14 Nov MDLP: The Road is Never Easy
The road is never an easy task nor an easy pill to swallow in the middle of a training cycle. I am fortunate enough to have the honor of being flown out to coach many of my lifters and it often times means spending anywhere between 20-30 weekends away from home. It just so happened that between the end of October and November 11th, Strongman nationals and IPL worlds would fall before and after my 6 day vacation to California. Long story short, I would spend a total of 18 days away from home with only one day in between to gather my things after landing from Missouri and head out to California and then Vegas. Still with me? Good, cause we are just warming up this Millennium Falcon.
I had made the choice earlier in the year to coach these weekends because in the long run, that is why I am here. I wont lie to you, competing is a major part of my life and my very spirit but my calling and my truest passion is coaching. I have written and posted extensively on the hard line between coaching and competing and it never gets easier. So here we were, 5 weeks out from my first competition in 2 years, a heavy one at that, and I was sleeping on hotel spring beds, scrounging up local grocery store foods and handling some amazing athletes as they fought for their national and world athletic careers.

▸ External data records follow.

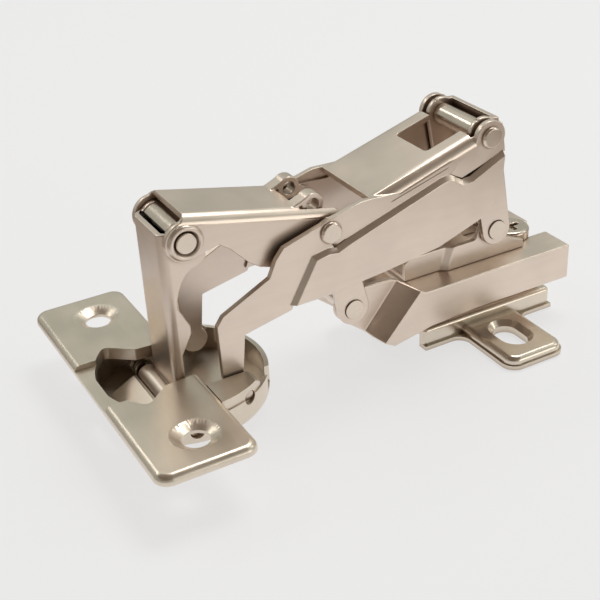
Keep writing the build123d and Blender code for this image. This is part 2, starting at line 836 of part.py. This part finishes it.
mounting_plate.part.label = "mounting_plate"
export_step(mounting_plate.part, "parts/mounting_plate.step")

# Fixing screw in the back slot and side adjusting screw in the carrier
for name, x, seat, head_radius, shank in (
    ("fixing_screw", arm_back - 7.5, arm_top, ear_inside - 0.85, 2.0),
    ("side_adjusting_screw", -9.0, arm_top + link_sheet, carrier_narrow - link_sheet - 0.35, 2.0),
):
    with BuildPart() as screw:
        with BuildSketch(Plane.XY.offset(seat)):
            with Locations((x, 0)):
                Circle(head_radius)
        extrude(amount=2.2)
        fillet(screw.faces().sort_by(Axis.Z)[-1].edges(), 0.7)
        with BuildSketch(Plane.XY.offset(seat)):
            with Locations((x, 0)):
                Circle(shank)
        extrude(amount=-(seat - slide_top + plate_sheet + 1.5))
        # Cross recess
        with BuildSketch(Plane.XY.offset(seat + 2.2)):
            with Locations((x, 0)):
                Rectangle(4.4, 1.0)
                Rectangle(1.0, 4.4)
        extrude(amount=-1.3, mode=Mode.SUBTRACT)
    screw.part.label = name
    export_step(screw.part, f"parts/{name}.step")
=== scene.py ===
import bpy
import bmesh
import json
import math
from mathutils import Matrix, Vector


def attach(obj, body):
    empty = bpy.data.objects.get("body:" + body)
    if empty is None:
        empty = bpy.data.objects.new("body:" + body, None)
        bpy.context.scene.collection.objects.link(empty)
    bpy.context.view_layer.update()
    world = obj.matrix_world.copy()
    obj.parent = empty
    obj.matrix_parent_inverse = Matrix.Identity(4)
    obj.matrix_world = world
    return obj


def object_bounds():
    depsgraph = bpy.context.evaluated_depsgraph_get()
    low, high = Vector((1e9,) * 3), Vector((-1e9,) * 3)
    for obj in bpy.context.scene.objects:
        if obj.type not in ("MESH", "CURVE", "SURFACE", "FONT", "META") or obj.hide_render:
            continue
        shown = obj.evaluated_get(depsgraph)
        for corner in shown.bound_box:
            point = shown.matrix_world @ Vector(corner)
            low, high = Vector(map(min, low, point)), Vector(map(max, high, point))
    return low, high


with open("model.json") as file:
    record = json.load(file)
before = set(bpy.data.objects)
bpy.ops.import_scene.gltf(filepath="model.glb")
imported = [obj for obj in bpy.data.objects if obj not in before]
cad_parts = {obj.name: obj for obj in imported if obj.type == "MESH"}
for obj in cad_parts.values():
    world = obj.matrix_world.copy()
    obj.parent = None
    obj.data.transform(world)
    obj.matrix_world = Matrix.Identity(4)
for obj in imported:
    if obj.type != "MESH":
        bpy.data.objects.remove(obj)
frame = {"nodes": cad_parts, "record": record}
nodes = frame["nodes"]
cad_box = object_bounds()
scene = bpy.context.scene

# Colours of the metal: satin nickel over pressed steel, a painted highlight on the edges, dark wire, a
# painted brown shade
NICKEL_WARM = (0.88, 0.75, 0.645)
NICKEL_COOL = (0.84, 0.74, 0.62)
NICKEL_PIN = (0.86, 0.74, 0.63)
NICKEL_EDGE_HIGHLIGHT = (0.86, 0.8, 0.7)
STEEL_DARK = (0.36, 0.31, 0.25)
# Brown of the painted shade in the hollows
PAINTED_SHADE_BROWN = (0.26, 0.18, 0.12)
WHITE = (1, 1, 1)

# Scales of the noises
CLOUDS = 95
STREAKS = 260
SPECKLE = 2600
WAVES = 130
PULP = 900

# Relief as strength and height: sheet that is never quite flat, rolling marks, grain, paper
DENTS = (0.04, 0.0002)
ROLLING = (0.015, 0.00006)
GRAIN = (0.025, 0.00003)
PAPER_GRAIN = (0.03, 0.0002)

METALLIC = 0.8
CLOUD_SHADE = 0.9
MARKS_COLOR = (0.94, 0.93, 0.92)
MARKS_AMOUNT = 0.4
MARKS_IN_ROUGHNESS = 0.45
# Reach of the painted highlight on the edges
EDGE_HIGHLIGHT_RADIUS = 0.00035

# Sockets of a colour mix, which can only be told apart by number
FACTOR = 0
COLOR_A = 6
COLOR_B = 7
MIXED = 2


def link(tree, a, a_socket, b, b_socket):
    tree.links.new(a.outputs[a_socket], b.inputs[b_socket])


def ramp(tree, stops):
    node = tree.nodes.new("ShaderNodeValToRGB")
    while len(node.color_ramp.elements) < len(stops):
        node.color_ramp.elements.new(0.5)
    for element, (place, color) in zip(node.color_ramp.elements, stops):
        element.position = place
        element.color = (*color, 1)
    return node


def noise(tree, coords, scale, stretch=(1, 1, 1), detail=2.0):
    mapping = tree.nodes.new("ShaderNodeMapping")
    mapping.inputs["Scale"].default_value = stretch
    link(tree, coords, "Object", mapping, "Vector")
    node = tree.nodes.new("ShaderNodeTexNoise")
    node.inputs["Scale"].default_value = scale
    node.inputs["Detail"].default_value = detail
    link(tree, mapping, "Vector", node, "Vector")
    return node


def bump(tree, heights, relief, under=None):
    node = tree.nodes.new("ShaderNodeBump")
    node.inputs["Strength"].default_value, node.inputs["Distance"].default_value = relief
    link(tree, heights, "Fac", node, "Height")
    if under:
        link(tree, under, "Normal", node, "Normal")
    return node


def mix(tree, kind="MIX"):
    node = tree.nodes.new("ShaderNodeMix")
    node.data_type = "RGBA"
    node.blend_type = kind
    return node


def arithmetic(tree, operation, second=1.0):
    node = tree.nodes.new("ShaderNodeMath")
    node.operation = operation
    node.inputs[1].default_value = second
    return node


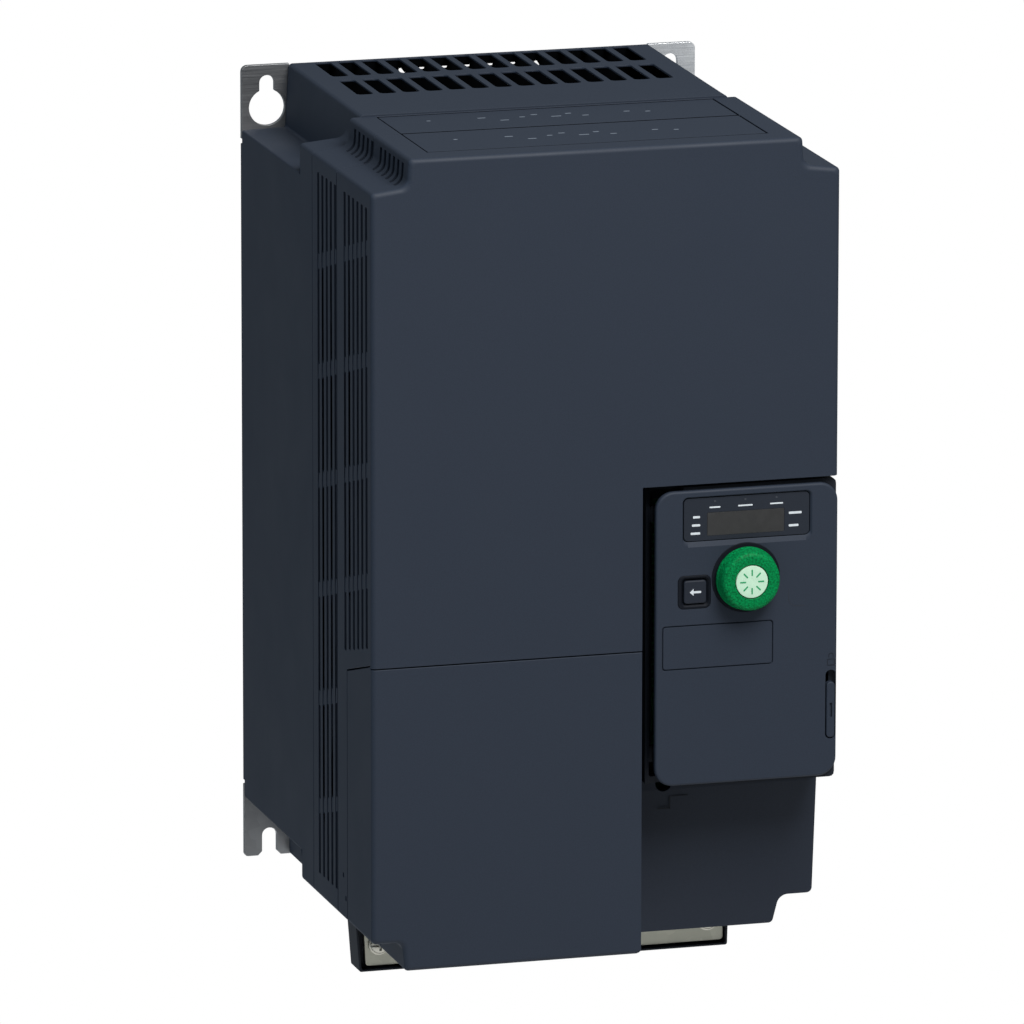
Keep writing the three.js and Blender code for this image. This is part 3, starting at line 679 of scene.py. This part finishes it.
def louvre_cutters(columns, top, lowest_at):
    """Long slots, and the shallow recesses that set the bridges below the surface."""
    slots, recesses = [], []
    for y in columns:
        across = (y - LOUVRE_WIDTH / 2, y + LOUVRE_WIDTH / 2)
        lowest = lowest_at(y)
        bridges = bridge_heights(y, lowest)
        ends = [top] + [z + sign * BRIDGE / 2 for z in bridges for sign in (1, -1)] + [lowest]
        for side in (-1, 1):
            x = sorted((side * (HALF - WALL - MM), side * (HALF + MM)))
            for high, low in zip(ends[::2], ends[1::2]):
                slots.append(prism(rectangle(*across, low, high, 0.7 * MM), "x", x[0], x[1], 3))
            x = sorted((side * (HALF - BRIDGE_SUNK), side * (HALF + MM)))
            for z in bridges:
                recesses.append(block(x, across, (z - BRIDGE / 2 - MM, z + BRIDGE / 2 + MM)))
    return slots, recesses


def shoulder_cutters(columns):
    across, up = SHOULDER_SLOT
    return [
        block(sorted(side * x for x in across), (y - LOUVRE_WIDTH / 2, y + LOUVRE_WIDTH / 2), up)
        for y in columns
        for side in (-1, 1)
    ]


def strip_ends(node):
    """Where a strip begins and ends along Y; the two strips nearly meet over the seam."""
    low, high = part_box(node)
    front = SEAM_MIDDLE + STRIP_GAP / 2 if low.y > VENT_LOW.y else low.y + STRIP_GROOVE
    rear = SEAM_MIDDLE - STRIP_GAP / 2 if high.y < VENT_LOW.y else high.y - STRIP_GROOVE
    return front, rear


def strip_pocket(node):
    low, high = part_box(node)
    front, rear = strip_ends(node)
    return block(
        (low.x - SEAM, high.x + SEAM),
        (front - STRIP_GROOVE - SEAM, rear + STRIP_GROOVE + SEAM),
        (low.z - SEAM, TOWER_TOP + MM),
    )


def body_ring(front, rear, wall):
    ring = prism(body_outline(), "y", front, rear)
    return combine(ring, prism(body_outline(wall), "y", front - MM, rear + MM))


def rimmed_body(rear):
    """The body's section from its rounded front rim back to rear."""
    sections = []
    for step in range(RIM_STEPS + 1):
        angle = math.pi / 2 * (1 - step / RIM_STEPS)
        sections.append((body_outline(RIM * (1 - math.cos(angle))), FRONT + RIM * (1 - math.sin(angle))))
    return stack(sections + [(body_outline(), rear)], "y")


VENT_COLUMNS = louvre_columns(-111.8 * MM, 5)
COVER_COLUMNS = louvre_columns(-148.6 * MM, 6)


def vent_shell():
    rear = VENT_HIGH.y - WIDE_SEAM
    shell = body_ring(VENT_LOW.y + WIDE_SEAM, rear, WALL + 0.3 * MM)
    # A rear web closes the step down to the narrower tower behind.
    combine(shell, body_ring(rear - 1.8 * MM, rear, 2 * WALL + MM), "UNION")
    for cutters in louvre_cutters(VENT_COLUMNS, LOUVRE_TOP[0], lambda y: -134 * MM):
        combine(shell, cutters)
    combine(shell, shoulder_cutters(VENT_COLUMNS))
    combine(shell, strip_pocket("top_strip_rear"))
    middle = (VENT_LOW.y + VENT_HIGH.y) / 2
    holes = [
        rod("z", radius * MM, FOOT_BOTTOM - PAST, FOOT_BOTTOM + 4 * MM, (x * MM, middle), 40)
        for x, radius in CABLE_HOLES
    ]
    combine(shell, holes)
    soften(tidy(shell), 0.16 * MM)
    return moulding(shell, "vent_shell")


def terminal_side(grow):
    """The terminal cover seen from the side, in (y, z); its top edge slopes down to the rear."""
    front, rear = FRONT - 2 * MM, TERMINAL_HIGH.y + grow
    step, low = FRONT + 2 * MM, FOOT_BOTTOM - 2 * MM
    edge, behind_rim, at_rear = -38.4 * MM + grow, -37.5 * MM + grow, -46.4 * MM + grow
    return [
        (front, edge, 0),
        (step, edge, 0),
        (step + 0.3 * MM, behind_rim, 0),
        (rear, at_rear, 0),
        (rear, low, 0),
        (front, low, 0),
    ]


def cover_louvre_foot(y):
    """The lower ends of the cover's louvres climb towards the front with the terminal cover's top."""
    return -39 * MM + (COVER_COLUMNS[0] - y) * 7.4 / 29.5


def front_cover():
    cover = rimmed_body(COVER_HIGH.y - WIDE_SEAM)
    cut(cover, body_outline(WALL + 0.3 * MM), "y", FRONT + WALL, COVER_HIGH.y + MM)
    bay_left, depth = BAY_LOW.x - SEAM, (FRONT - PAST, BAY_HIGH.y + SEAM)
    cut(cover, terminal_side(COVER_SEAM), "x", -HALF - PAST, bay_left + 0.1 * MM)
    combine(cover, block((bay_left, HALF + PAST), depth, (FOOT_BOTTOM - PAST, BAY_TOP)))
    for cutters in louvre_cutters(COVER_COLUMNS, LOUVRE_TOP[1], cover_louvre_foot):
        combine(cover, cutters)
    combine(cover, shoulder_cutters([y + 1.2 * MM for y in COVER_COLUMNS]))
    combine(cover, strip_pocket("top_strip_front"))
    pin_holes = [rod("x", MM, -HALF - PAST, -HALF + 1.5 * MM, (y * MM, z * MM), 16) for y, z in PIN_HOLES]
    combine(cover, pin_holes)
    soften(tidy(cover), 0.16 * MM)
    return moulding(cover, "front_cover")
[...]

Lets take a moment here to allow me to clarify something. This is not a cry for help, a plea for sympathy nor a list of excuses. I am hard believer that there is a difference between an excuse and a reason and this is neither of them. This is the life I chose and this is the way I want to be remembered. I am no saint and certainly not a gifted athlete. Yes, I would certainly love to have 8 weeks of solitude on some long lost mountain where I could train, eat and sleep strongman but that is not real life. For many of us juggling the realities of real life work and stressors is an everyday thing. I do build a certain pride and self assurance by taken the path less traveled but by no means do I feel I am better than anyone. Dust your boots off, we are heading back on the road…

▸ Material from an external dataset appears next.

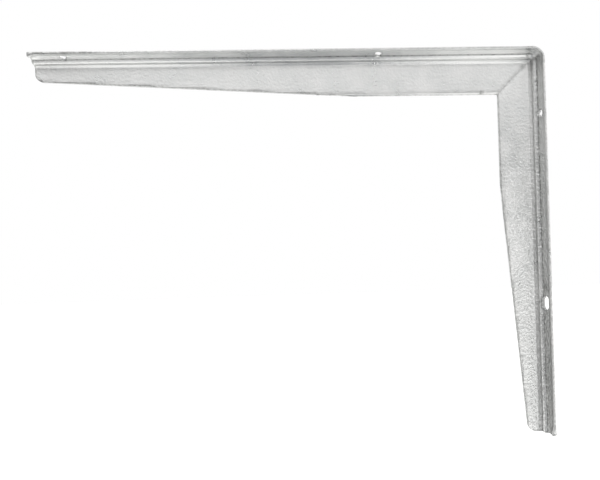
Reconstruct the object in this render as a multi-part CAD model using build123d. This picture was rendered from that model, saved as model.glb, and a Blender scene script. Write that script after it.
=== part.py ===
from build123d import *
import math
import os

# Shelf bracket, roll-formed and bent from one strip of galvanised steel sheet.
# The strip is folded flat on itself: the fold is the inner edge of a double web, and above the web
# each layer steps outwards over a narrow ledge and ends in a leaf that bears on the wall or shelf.
# The web is notched at the corner, so the strip bends there and the notch closes to a mitre.
#
# Frame, in millimetres: the wall face is the plane X = 0 with the wall towards +X, and Y = 0 is the
# fold's middle plane. The origin lies on the wall face, midway between the upper pair of screw
# holes. The wall arm runs down along -Z, and the shelf arm runs out along -X, rising with arm_angle.

# ---- driving dimensions ----
shelf_arm_length = 330.0  # outer corner to the shelf arm's tip, along the arm
wall_arm_length = 250.0  # outer corner to the wall arm's tip
arm_angle = 91.1  # between the two bearing faces, degrees
head_width = 35.0  # over both leaves
arm_depth = 28.0  # bearing face to the folded edge, where the web is full depth
sheet = 1.5
layer_gap = 0.15  # hairline between the two layers of the web

# The stepped head, from the web out to the leaf's edge, on the side that faces the other arm.
web_start = 7.5  # bearing face to the top of the flat web
throat_reach = 1.7  # sloping out of the web
throat_rise = 1.8
ledge_reach = 3.7  # level, parallel to the bearing face
riser_reach = 1.7  # steep step up to the leaf
riser_rise = 2.4
land_width = 3.9  # bearing land, in from the leaf's edge
bend_radius = 0.8  # inside each bend
land_radius = 4.0  # inside the slack bend where the dished leaf reaches its land
edge_radius = 0.4  # zinc-rounded corners of the leaf's sheared edge

# The web, cut down towards each tip.
shelf_taper_start = 120.0  # outer corner to where the cut begins
shelf_tip_depth = 16.0
wall_taper_start = 85.0
wall_tip_depth = 14.5
tip_corner_radius = 5.5
seam_gap = 0.2  # between the two edges of the closed notch

# Screw holes, one in each leaf at every station, measured from the outer corner.
hole_margin = 7.0  # leaf's edge to the hole's centre
hole_diameter = 5.2
wall_hole_station = 42.0
wall_slot_station = 165.0
slot_width = 6.2
slot_length = 9.4
shelf_hole_stations = (106.0, 309.0)

# ---- derived values ----
half_angle = math.radians(arm_angle / 2)
bend_turn = 180.0 - arm_angle
hole_pitch = head_width - 2 * hole_margin
fold_radius = layer_gap / 2
web_half = sheet + fold_radius
fold_level = web_half - arm_depth
corner_station = web_start / math.tan(half_angle)
mitre_station = arm_depth / math.tan(half_angle)
seam_setback = seam_gap / 2 / math.sin(half_angle)
rise_angle = math.radians(arm_angle - 90.0)
outer_corner = (0, 0, wall_hole_station)

# Each arm's plane starts at the outer corner: x across the strip, y outwards, z along the arm.
wall_arm_plane = Plane(origin=outer_corner, x_dir=(0, 1, 0), z_dir=(0, 0, -1))
shelf_arm_plane = Plane(
    origin=outer_corner, x_dir=(0, -1, 0), z_dir=(-math.cos(rise_angle), 0, math.sin(rise_angle))
)
bend_axis = Axis((-web_start, 0, wall_hole_station - corner_station), (0, -1, 0))


def head_corners():
    """Corners of one half's inward face, from the fold's tangent point to the leaf's edge."""
    ledge_level = throat_rise - web_start
    riser_foot = web_half + throat_reach + ledge_reach
    return [
        (web_half, fold_level),
        (web_half, -web_start),
        (web_half + throat_reach, ledge_level),
        (riser_foot, ledge_level),
        (riser_foot + riser_reach, ledge_level + riser_rise),
        (head_width / 2 - land_width, -sheet),
        (head_width / 2, -sheet),
    ]


def one_sheet_behind(corners):
    """Corners of the sheet's other face, mitred one thickness to the left of a run of corners."""
    points = [Vector(*corner) for corner in corners]
    runs = [(end - start).normalized() for start, end in zip(points, points[1:])]
    normals = [Vector(-run.Y, run.X) for run in runs]
    return [
        point + (before + after) * (sheet / (1 + before.dot(after)))
        for point, before, after in zip(points, normals[:1] + normals, normals + normals[-1:])
    ]


def strip_section():
    """The folded strip's section, y = 0 on the bearing face."""
    inside = bend_radius
    outside = bend_radius + sheet
    corners = head_corners()
    inward = FilletPolyline(*corners, radius=[inside, inside, outside, inside, land_radius])
    behind = FilletPolyline(
        *one_sheet_behind(corners), radius=[outside, outside, inside, outside, land_radius + sheet]
    )
    leaf_edge = Line(inward @ 1, behind @ 1)
    half = inward.edges() + behind.edges() + leaf_edge.edges()
    folds = [
        ThreePointArc((radius, fold_level), (0, fold_level - radius), (-radius, fold_level))
        for radius in (web_half, fold_radius)
    ]
    section = make_face(half + mirror(half, about=Plane.YZ).edges() + [fold.edge() for fold in folds])
    across = section.vertices().sort_by(Axis.X)
    return fillet(across[:2] + across[-2:], edge_radius)


def arm_side(length, taper_start, tip_depth):
    """An arm seen from the side: x along the arm, y outwards, with mitre, taper and tip."""
    outline = Polyline(
        (corner_station, 0),
        (length, 0),
        (length, -tip_depth),
        (taper_start, -arm_depth),
        (mitre_station + seam_setback, -arm_depth),
        (corner_station + seam_setback, -web_start),
        (corner_station, -web_start),
        close=True,
    )
    side = make_face(outline)
    tip_corner = side.vertices().sort_by_distance((length, -tip_depth))[0]
    return fillet(tip_corner, tip_corner_radius)


def holes_at(station, width, length):
    """Cutters for the pair of holes at one station, in the arm's own plane."""
    shape = SlotOverall(length, width, rotation=90) if length > width else Circle(width / 2)
    cutter = extrude(Plane.XZ * shape, amount=web_start, both=True)
    return [Pos(side * hole_pitch / 2, 0, station) * cutter for side in (-1, 1)]


def arm(section, length, taper_start, tip_depth, hole_cutters):
    """One straight arm, in its own plane."""
    blank = Pos(0, 0, corner_station) * extrude(section, amount=length - corner_station)
    side = extrude(Plane.ZY * arm_side(length, taper_start, tip_depth), amount=head_width, both=True)
    solid = blank & side
    for cutter in hole_cutters:
        solid -= cutter
    return solid


def bent_corner(section):
    """The head's bend, turned about the corner where the two flat webs begin."""
    head = section & Pos(0, -web_start / 2) * Rectangle(2 * head_width, web_start)
    start = Pos(0, 0, corner_station) * head
    return revolve(wall_arm_plane * start, axis=bend_axis, revolution_arc=bend_turn)


strip = strip_section()
wall_arm = arm(
    strip,
    wall_arm_length,
    wall_taper_start,
    wall_tip_depth,
    holes_at(wall_hole_station, hole_diameter, hole_diameter)
    + holes_at(wall_slot_station, slot_width, slot_length),
)
shelf_arm = arm(
    strip,
    shelf_arm_length,
    shelf_taper_start,
    shelf_tip_depth,
    [
        cutter
        for station in shelf_hole_stations
        for cutter in holes_at(station, hole_diameter, hole_diameter)
    ],
)
bracket = wall_arm_plane * wall_arm + shelf_arm_plane * shelf_arm + bent_corner(strip)

os.makedirs("parts", exist_ok=True)
export_step(bracket, "parts/bracket.step")
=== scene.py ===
import math

import bmesh
import bpy
from mathutils import Matrix, Vector, noise


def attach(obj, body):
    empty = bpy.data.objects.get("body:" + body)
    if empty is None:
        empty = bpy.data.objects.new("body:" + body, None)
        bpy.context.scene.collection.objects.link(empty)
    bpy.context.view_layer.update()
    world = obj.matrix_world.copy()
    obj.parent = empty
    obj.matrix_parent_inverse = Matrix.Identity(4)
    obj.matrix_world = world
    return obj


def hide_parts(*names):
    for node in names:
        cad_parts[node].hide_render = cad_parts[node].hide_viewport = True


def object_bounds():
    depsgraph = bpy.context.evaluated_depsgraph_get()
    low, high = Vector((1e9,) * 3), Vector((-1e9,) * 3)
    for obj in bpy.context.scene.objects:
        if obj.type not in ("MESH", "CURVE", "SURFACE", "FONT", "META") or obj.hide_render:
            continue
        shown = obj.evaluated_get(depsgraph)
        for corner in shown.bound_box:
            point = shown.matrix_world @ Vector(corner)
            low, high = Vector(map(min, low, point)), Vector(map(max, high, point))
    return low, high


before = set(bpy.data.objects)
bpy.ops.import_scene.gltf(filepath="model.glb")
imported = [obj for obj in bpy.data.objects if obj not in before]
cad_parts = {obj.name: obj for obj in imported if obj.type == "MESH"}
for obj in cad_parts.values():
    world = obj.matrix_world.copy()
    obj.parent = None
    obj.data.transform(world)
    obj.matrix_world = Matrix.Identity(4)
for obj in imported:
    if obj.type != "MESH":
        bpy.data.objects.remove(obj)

cad_low, cad_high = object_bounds()

# ---- The strip's section ----
# The bracket is one strip of 1.5 mm steel, roll-formed. The fold is the inner edge of a doubled web.
# Above the web each layer leans out through a throat, runs level as a ledge, steps up a riser, and
# ends in a dished leaf whose outer land bears on the wall or the shelf.
mm = 0.001
sheet = 1.5 * mm
web_half = 1.575 * mm
arm_depth = 28.0 * mm
web_start = 7.5 * mm
ledge_level = -5.7 * mm
riser_top_level = -3.3 * mm
throat_end = web_half + 1.7 * mm
riser_foot = throat_end + 3.7 * mm
riser_top = riser_foot + 1.7 * mm
leaf_edge = cad_high.y
land_start = leaf_edge - 3.9 * mm
bend_radius = 0.8 * mm
land_radius = 4.0 * mm
throat_radius = 1.2 * mm
fold_radius = 0.97 * web_half
head_spacing = 0.9 * mm
web_spacing = 2.2 * mm

# Across the strip and outwards, from the leaf's edge down to the middle of the fold, each with the
# radius of the bend there and the number of facets in that bend.
section_corners = [
    ((leaf_edge, -sheet), 0, 0),
    ((land_start, -sheet), land_radius, 3),
    ((riser_top, riser_top_level), bend_radius, 2),
    ((riser_foot, ledge_level), bend_radius + sheet, 3),
    ((throat_end, ledge_level), throat_radius, 3),
    ((web_half, -web_start), bend_radius, 3),
    ((web_half, -arm_depth), fold_radius, 5),
    ((0, -arm_depth), 0, 0),
]
throat_turn = math.atan2(throat_end - web_half, web_start + ledge_level)
web_top = web_start + bend_radius * math.tan(throat_turn / 2)


def draw_half_section(strip):
    """The inward face of one half of the strip, as a chain of edges in the arm's plane."""
    corners = [strip.verts.new((across, outward, 0)) for (across, outward), _, _ in section_corners]
    for start, end in zip(corners, corners[1:]):
        strip.edges.new((start, end))
    points = [corner.co.copy() for corner in corners]
    for i in range(1, len(points) - 1):
        _, radius, facets = section_corners[i]
        turn = (points[i] - points[i - 1]).angle(points[i + 1] - points[i])
        bmesh.ops.bevel(
            strip, geom=[corners[i]], offset=radius * math.tan(turn / 2), offset_type="OFFSET",
            segments=facets, profile=0.5, affect="VERTICES", material=-1,
        )
    for edge in list(strip.edges):
        on_web = abs(edge.verts[0].co.x - edge.verts[1].co.x) < 1e-7
        cuts = int(edge.calc_length() / (web_spacing if on_web else head_spacing))
        if cuts > 0:
            bmesh.ops.subdivide_edges(strip, edges=[edge], cuts=cuts)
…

The trip to California would allow me 2 serious training days where I would be able to deadlift for reps on one day and then train events with my friends Liefia Ingalls and Chris Burke (2 great strongman athletes) at EcWc just outside Anaheim. I’ll admit I did not feel my best. I wasn’t firing on all pistons due to so much travel which kills my back and my general hydration and nutrition were less than stellar due to long hours at a convention we were participating in (Blizzcon cause Orc Shaman for life son!!). I was able to squeeze 6 deadlifts on a stiff squat bar but was cut short when I felt my back get tight. I experienced no pain but the last rep was less than stellar form and I called it.
3 days later my log and yoke went better than planned despite both events feeling as heavy as possible and I finished with a keg conditioning drill that almost brought up my breakfast. All in all it was a good day despite experiencing some bang ups I was not hoping for. I could go into detail about each lift but that isn’t the moral of this story. Life on the road and travel is hard, no matter what the reason is, during prep and being away from home is one of the most difficult tasks to tackle. Before I let this idea get me down or let it blur my vision of success, I often remind myself that the obstacle is the way. That experience on the battlefield of both sport and life have carried me this far and that doubts felt miles way from home are but small drops in the bucket of my athletic endeavors. That on my worst days both physically and or mentally, I was able to accomplish a good training day and lift what many will never attempt. The reality here is that training is as much a part of my life as coaching, breathing, eating and loving those close to me. It isn’t something that fades with time or when I am waking up in some shady motel across the nation. It is the guiding light, the beacon and reminder that there is still work left to be done and that no one wants to read the story of the warrior who had greatness merely dropped on his lap but instead, about the battle weary war hound who has to go above and beyond the trenches of life (both good and bad) and keep crawling forward. Dramatic? I know it is but when things aren’t going your way, your body hurts beyond belief and the closest thing to hugging your pup is a stale hotel pillow you have to reach into the depth of dramatized passion to pull you forward.
My lifters did well, my body has held and my courage is steadfast. For those of you out there pounding the pavement and getting your sky miles I hope this helps. We are always one obstacle away from proving our courage and our worth and legacy was written on the back of perseverance via the fires of adversity.